> [TASK REQUIREMENTS]
Check every line of the entries that follow, and copy the ones containing "caption".

> [SUPPLIED DATA]
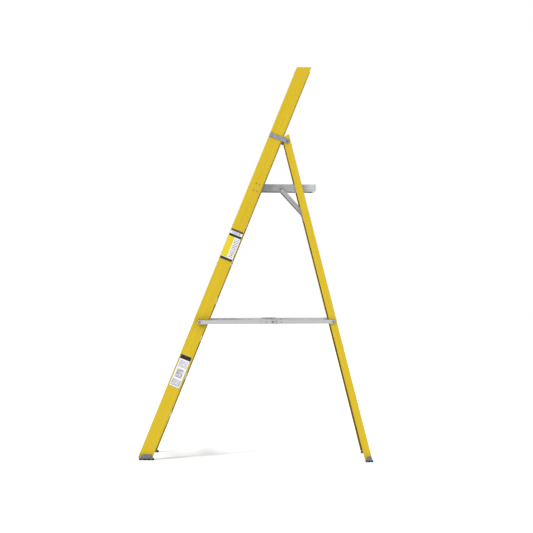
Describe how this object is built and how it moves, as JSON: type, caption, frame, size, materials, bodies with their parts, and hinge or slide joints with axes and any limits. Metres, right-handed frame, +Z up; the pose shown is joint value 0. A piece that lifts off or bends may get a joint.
---
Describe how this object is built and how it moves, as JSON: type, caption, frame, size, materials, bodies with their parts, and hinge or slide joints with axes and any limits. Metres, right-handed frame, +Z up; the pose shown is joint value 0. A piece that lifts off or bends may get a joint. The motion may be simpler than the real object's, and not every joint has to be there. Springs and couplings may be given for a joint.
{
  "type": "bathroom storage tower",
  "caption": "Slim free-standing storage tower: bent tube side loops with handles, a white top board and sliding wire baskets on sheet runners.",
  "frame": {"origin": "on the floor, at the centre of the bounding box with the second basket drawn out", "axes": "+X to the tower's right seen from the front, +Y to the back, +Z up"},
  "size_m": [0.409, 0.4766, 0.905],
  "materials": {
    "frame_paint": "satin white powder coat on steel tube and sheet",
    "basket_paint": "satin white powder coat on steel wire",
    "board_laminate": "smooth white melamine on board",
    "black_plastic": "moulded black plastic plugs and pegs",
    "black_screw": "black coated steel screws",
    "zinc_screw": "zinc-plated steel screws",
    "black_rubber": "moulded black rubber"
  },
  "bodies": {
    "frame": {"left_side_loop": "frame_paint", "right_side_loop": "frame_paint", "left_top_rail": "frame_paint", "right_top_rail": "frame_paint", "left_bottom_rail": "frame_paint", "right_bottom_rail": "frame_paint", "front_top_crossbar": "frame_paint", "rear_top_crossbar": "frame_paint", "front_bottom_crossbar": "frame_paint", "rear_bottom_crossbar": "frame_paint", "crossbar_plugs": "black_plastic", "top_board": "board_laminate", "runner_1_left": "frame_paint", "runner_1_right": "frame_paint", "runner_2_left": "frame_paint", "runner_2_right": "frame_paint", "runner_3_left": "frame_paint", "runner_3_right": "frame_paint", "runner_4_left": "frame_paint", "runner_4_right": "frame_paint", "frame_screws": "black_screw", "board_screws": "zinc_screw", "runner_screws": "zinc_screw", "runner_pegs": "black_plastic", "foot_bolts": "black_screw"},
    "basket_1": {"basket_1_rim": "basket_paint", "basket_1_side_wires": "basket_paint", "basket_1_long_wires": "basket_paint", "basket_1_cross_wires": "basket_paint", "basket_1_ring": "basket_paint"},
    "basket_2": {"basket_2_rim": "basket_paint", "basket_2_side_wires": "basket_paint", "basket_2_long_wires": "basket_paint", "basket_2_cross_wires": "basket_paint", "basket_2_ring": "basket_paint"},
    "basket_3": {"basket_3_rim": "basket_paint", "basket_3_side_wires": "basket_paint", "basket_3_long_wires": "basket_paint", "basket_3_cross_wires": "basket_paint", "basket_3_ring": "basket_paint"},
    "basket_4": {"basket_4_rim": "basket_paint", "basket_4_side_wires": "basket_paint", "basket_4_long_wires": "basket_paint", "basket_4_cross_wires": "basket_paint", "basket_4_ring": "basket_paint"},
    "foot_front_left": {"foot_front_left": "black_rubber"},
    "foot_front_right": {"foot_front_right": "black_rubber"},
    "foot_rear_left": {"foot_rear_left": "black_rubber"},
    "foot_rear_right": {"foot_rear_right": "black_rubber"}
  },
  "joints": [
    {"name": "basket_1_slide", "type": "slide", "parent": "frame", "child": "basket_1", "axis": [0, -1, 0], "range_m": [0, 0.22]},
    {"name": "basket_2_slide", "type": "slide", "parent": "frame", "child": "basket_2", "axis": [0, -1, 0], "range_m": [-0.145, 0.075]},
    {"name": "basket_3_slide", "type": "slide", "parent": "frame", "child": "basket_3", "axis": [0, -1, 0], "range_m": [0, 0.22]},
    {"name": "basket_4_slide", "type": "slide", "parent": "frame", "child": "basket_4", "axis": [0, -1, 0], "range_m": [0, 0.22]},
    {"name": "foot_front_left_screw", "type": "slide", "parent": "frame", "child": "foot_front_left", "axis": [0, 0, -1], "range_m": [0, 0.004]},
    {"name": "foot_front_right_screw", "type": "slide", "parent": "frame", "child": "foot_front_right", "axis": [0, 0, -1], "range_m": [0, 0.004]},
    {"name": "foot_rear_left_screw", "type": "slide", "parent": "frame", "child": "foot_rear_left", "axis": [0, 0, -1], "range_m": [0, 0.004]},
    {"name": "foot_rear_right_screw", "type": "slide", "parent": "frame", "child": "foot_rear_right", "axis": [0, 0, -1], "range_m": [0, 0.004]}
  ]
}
==
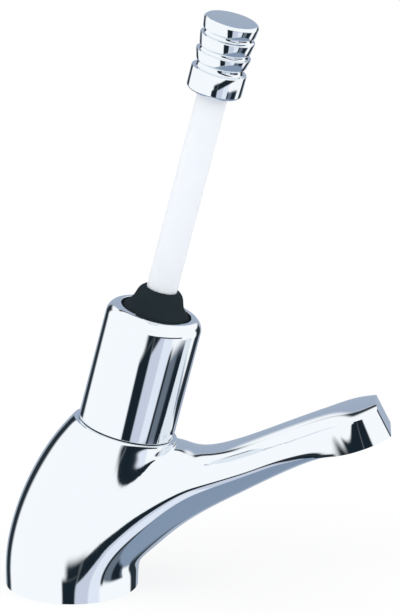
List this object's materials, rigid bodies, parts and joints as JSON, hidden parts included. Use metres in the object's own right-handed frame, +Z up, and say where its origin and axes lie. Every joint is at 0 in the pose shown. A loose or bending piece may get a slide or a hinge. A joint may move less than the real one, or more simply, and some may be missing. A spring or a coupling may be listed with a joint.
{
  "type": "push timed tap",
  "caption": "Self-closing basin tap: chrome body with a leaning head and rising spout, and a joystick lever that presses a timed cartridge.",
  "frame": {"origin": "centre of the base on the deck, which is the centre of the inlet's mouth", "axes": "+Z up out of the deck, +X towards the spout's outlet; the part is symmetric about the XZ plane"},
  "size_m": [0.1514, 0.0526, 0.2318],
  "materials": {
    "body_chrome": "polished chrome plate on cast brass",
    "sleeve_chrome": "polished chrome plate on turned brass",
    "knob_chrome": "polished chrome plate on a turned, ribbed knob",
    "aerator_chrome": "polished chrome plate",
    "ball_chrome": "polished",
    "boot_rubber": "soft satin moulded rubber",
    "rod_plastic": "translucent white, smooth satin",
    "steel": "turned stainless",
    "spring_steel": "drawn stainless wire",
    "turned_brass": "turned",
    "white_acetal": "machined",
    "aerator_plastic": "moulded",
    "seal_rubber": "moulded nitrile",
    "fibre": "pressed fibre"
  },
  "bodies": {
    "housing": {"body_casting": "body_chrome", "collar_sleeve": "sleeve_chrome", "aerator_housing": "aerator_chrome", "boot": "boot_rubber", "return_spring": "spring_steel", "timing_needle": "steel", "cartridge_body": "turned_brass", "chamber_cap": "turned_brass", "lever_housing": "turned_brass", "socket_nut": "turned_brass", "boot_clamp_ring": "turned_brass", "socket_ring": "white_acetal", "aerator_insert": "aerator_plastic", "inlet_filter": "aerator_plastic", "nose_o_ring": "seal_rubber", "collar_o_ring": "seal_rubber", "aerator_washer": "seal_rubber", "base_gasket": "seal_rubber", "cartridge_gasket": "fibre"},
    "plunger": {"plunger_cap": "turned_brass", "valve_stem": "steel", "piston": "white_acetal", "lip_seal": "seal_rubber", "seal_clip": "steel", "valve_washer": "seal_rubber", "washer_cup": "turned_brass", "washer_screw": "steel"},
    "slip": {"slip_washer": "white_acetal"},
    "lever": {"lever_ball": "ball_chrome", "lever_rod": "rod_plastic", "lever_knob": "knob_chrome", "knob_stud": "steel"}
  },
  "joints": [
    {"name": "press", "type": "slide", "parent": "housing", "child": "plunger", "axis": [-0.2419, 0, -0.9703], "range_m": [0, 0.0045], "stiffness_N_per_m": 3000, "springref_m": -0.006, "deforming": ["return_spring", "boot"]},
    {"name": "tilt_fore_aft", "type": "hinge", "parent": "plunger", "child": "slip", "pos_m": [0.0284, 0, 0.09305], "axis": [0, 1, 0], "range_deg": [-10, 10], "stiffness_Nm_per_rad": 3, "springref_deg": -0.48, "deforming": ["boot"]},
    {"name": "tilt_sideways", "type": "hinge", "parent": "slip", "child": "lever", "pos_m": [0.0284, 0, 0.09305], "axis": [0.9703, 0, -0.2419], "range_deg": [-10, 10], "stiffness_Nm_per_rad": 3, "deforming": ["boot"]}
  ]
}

> [TASK RESPONSE]
Describe how this object is built and how it moves, as JSON: type, caption, frame, size, materials, bodies with their parts, and hinge or slide joints with axes and any limits. Metres, right-handed frame, +Z up; the pose shown is joint value 0. A piece that lifts off or bends may get a joint.
Describe how this object is built and how it moves, as JSON: type, caption, frame, size, materials, bodies with their parts, and hinge or slide joints with axes and any limits. Metres, right-handed frame, +Z up; the pose shown is joint value 0. A piece that lifts off or bends may get a joint. The motion may be simpler than the real object's, and not every joint has to be there. Springs and couplings may be given for a joint.
  "caption": "Slim free-standing storage tower: bent tube side loops with handles, a white top board and sliding wire baskets on sheet runners.",
  "caption": "Self-closing basin tap: chrome body with a leaning head and rising spout, and a joystick lever that presses a timed cartridge.",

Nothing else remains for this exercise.